→ Instructions for the task
Would you copy out the whole listing exactly as given?

========================================================================

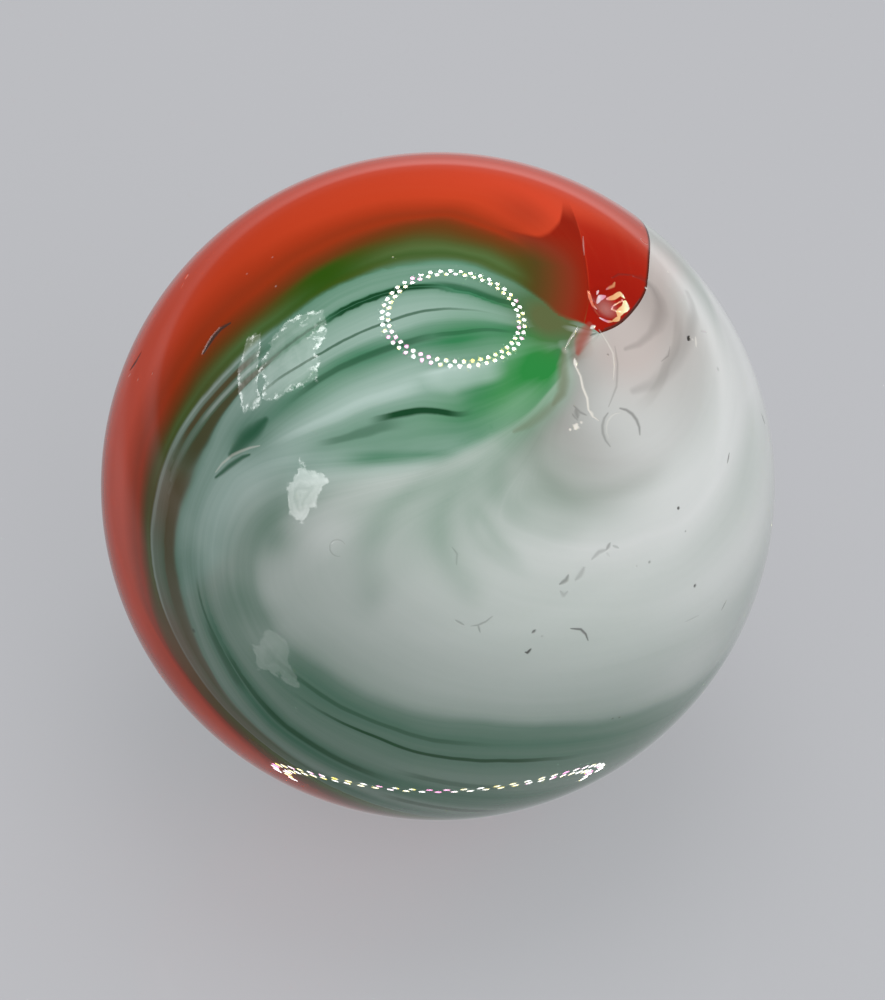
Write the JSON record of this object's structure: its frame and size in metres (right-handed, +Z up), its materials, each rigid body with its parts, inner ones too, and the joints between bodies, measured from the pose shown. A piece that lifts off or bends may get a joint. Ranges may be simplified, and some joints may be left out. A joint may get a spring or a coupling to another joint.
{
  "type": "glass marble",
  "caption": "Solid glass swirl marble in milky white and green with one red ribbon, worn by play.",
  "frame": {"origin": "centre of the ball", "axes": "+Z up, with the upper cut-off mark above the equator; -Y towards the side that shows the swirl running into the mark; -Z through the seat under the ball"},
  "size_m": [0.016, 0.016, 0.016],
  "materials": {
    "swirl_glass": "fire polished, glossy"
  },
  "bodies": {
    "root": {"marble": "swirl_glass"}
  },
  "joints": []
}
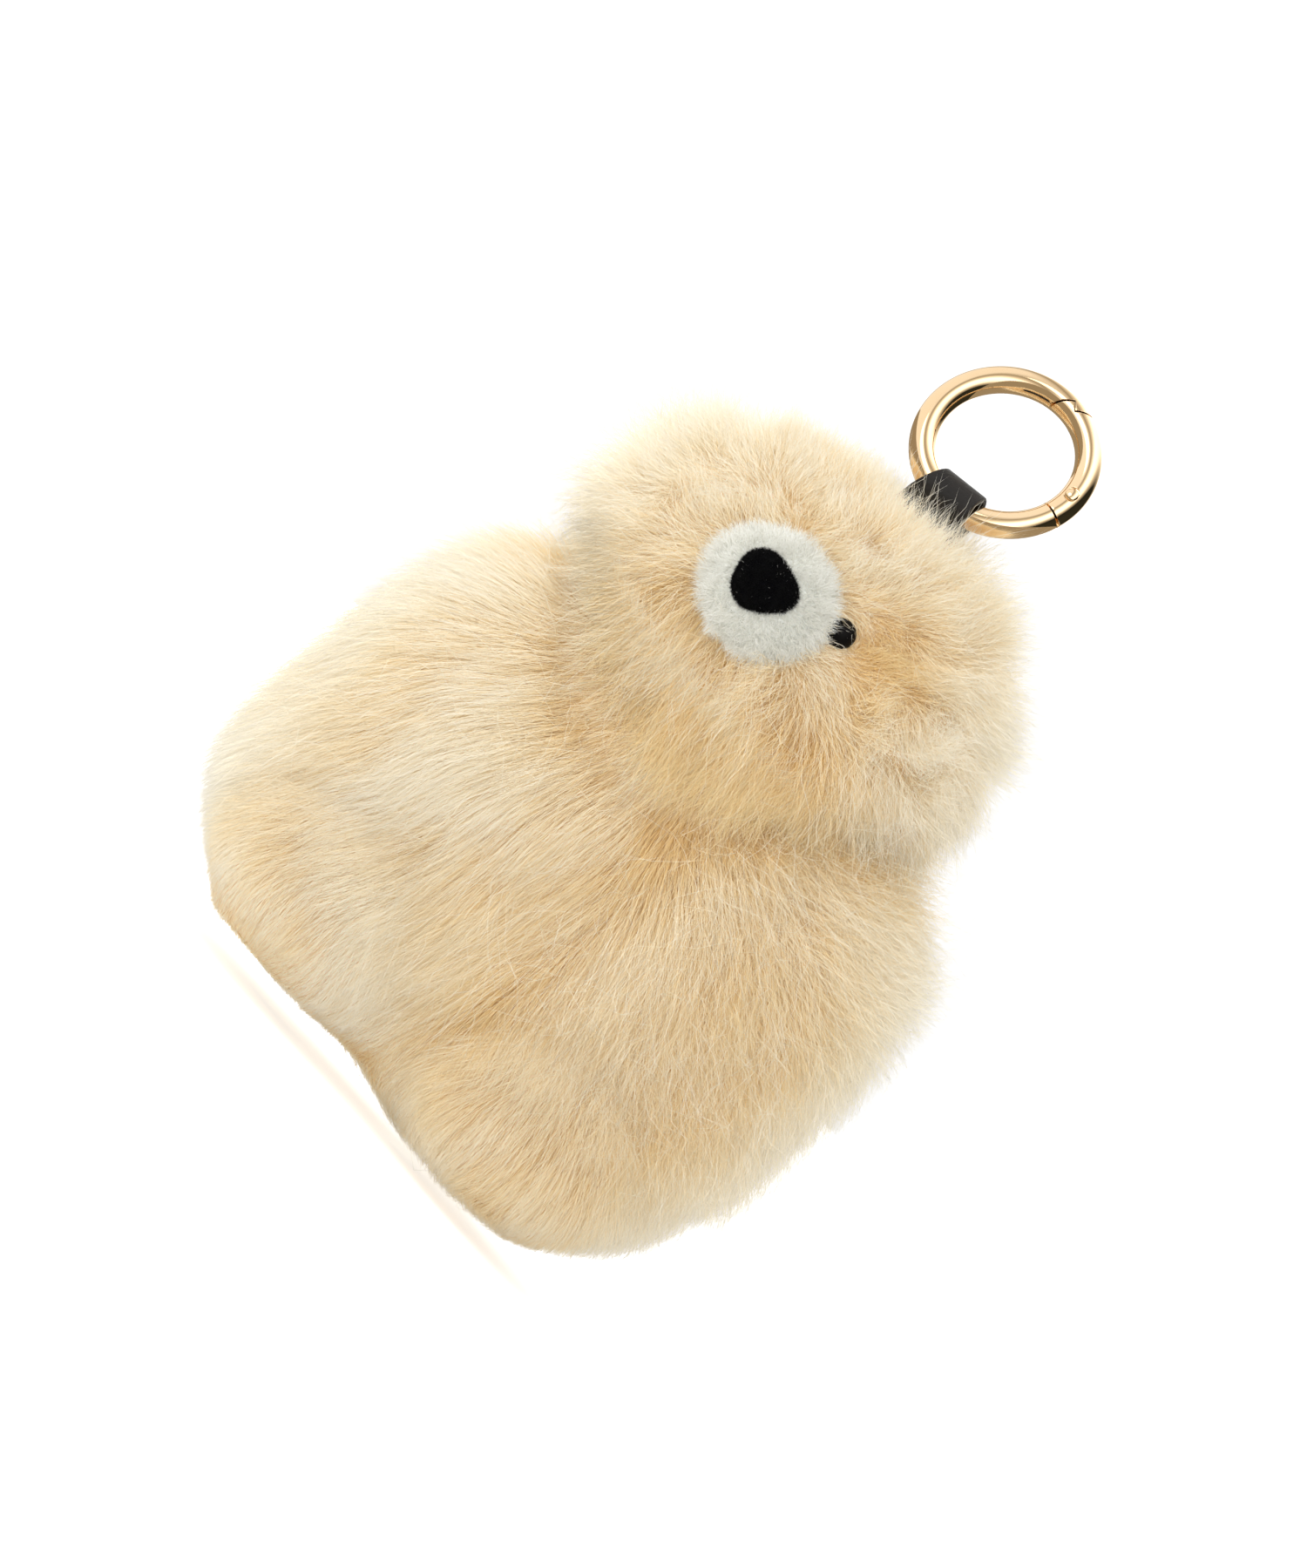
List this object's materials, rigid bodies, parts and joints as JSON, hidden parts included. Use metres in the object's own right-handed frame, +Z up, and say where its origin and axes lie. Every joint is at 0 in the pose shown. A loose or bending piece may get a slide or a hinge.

========================================================================

→ Response to this task
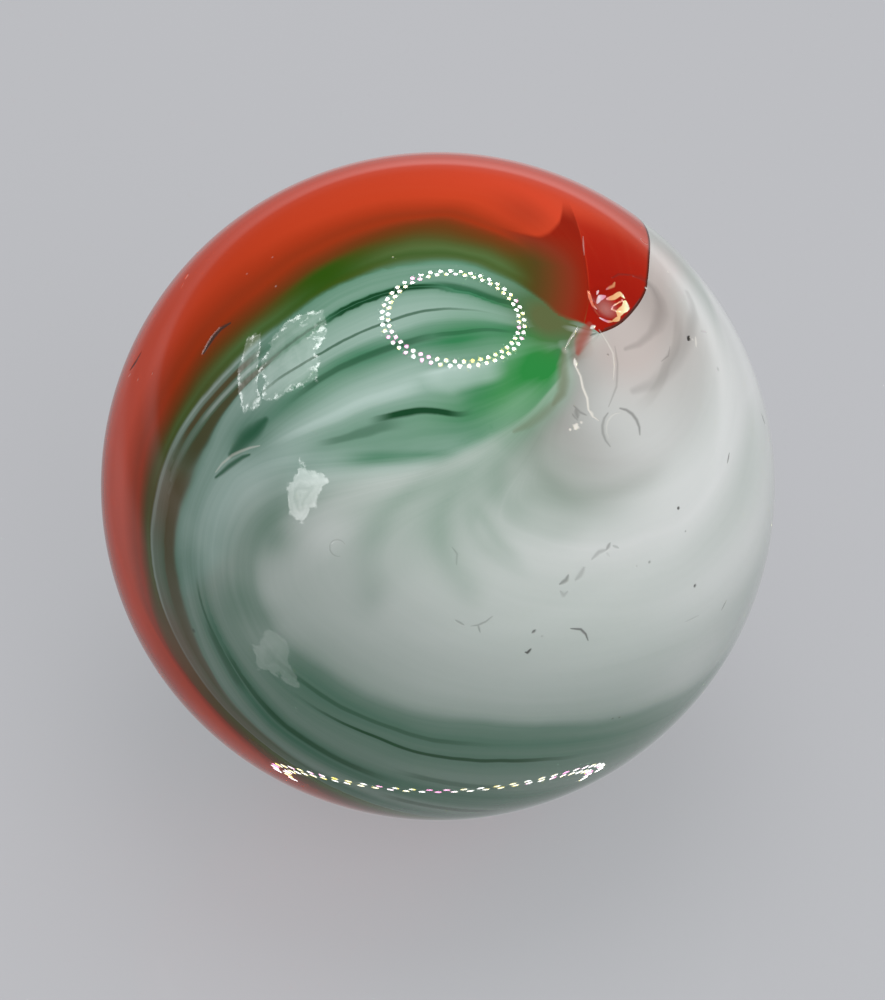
Write the JSON record of this object's structure: its frame and size in metres (right-handed, +Z up), its materials, each rigid body with its parts, inner ones too, and the joints between bodies, measured from the pose shown. A piece that lifts off or bends may get a joint. Ranges may be simplified, and some joints may be left out. A joint may get a spring or a coupling to another joint.
{
  "type": "glass marble",
  "caption": "Solid glass swirl marble in milky white and green with one red ribbon, worn by play.",
  "frame": {"origin": "centre of the ball", "axes": "+Z up, with the upper cut-off mark above the equator; -Y towards the side that shows the swirl running into the mark; -Z through the seat under the ball"},
  "size_m": [0.016, 0.016, 0.016],
  "materials": {
    "swirl_glass": "fire polished, glossy"
  },
  "bodies": {
    "root": {"marble": "swirl_glass"}
  },
  "joints": []
}
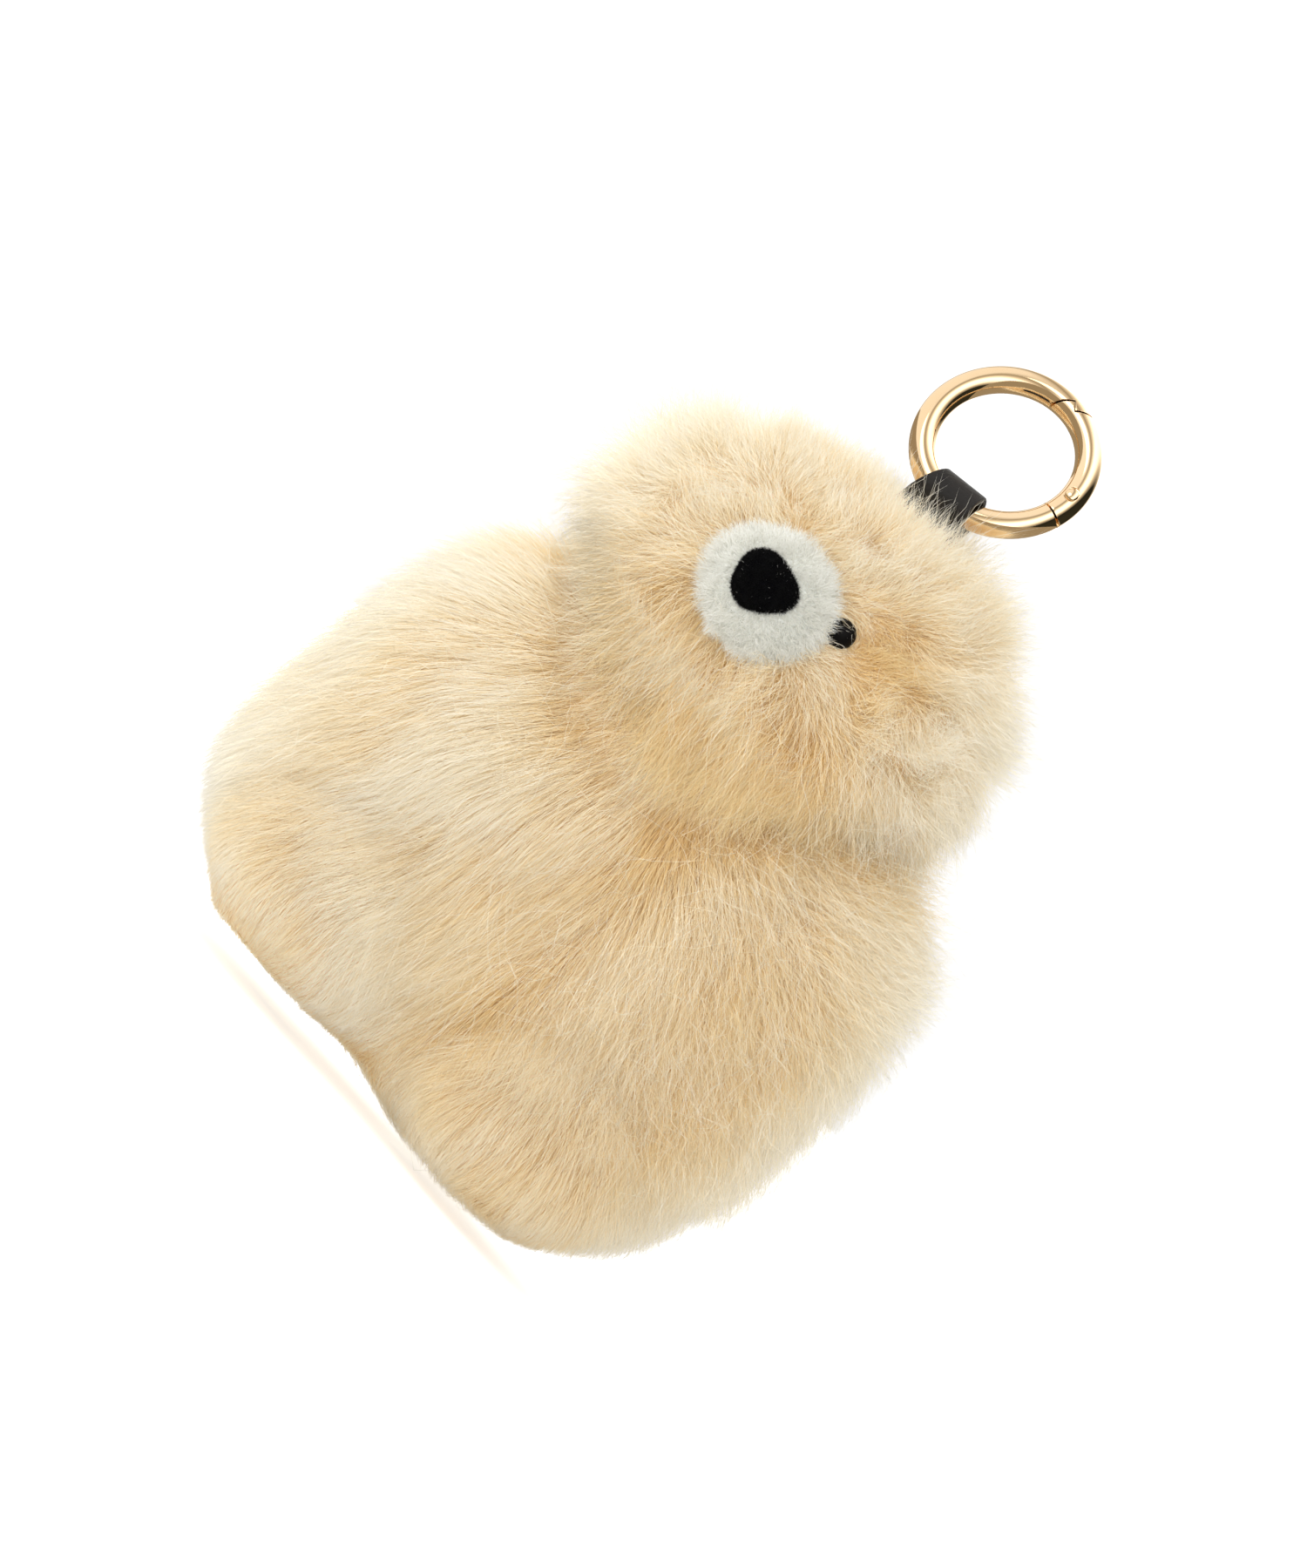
List this object's materials, rigid bodies, parts and joints as JSON, hidden parts included. Use metres in the object's own right-handed frame, +Z up, and say where its origin and axes lie. Every joint is at 0 in the pose shown. A loose or bending piece may get a slide or a hinge.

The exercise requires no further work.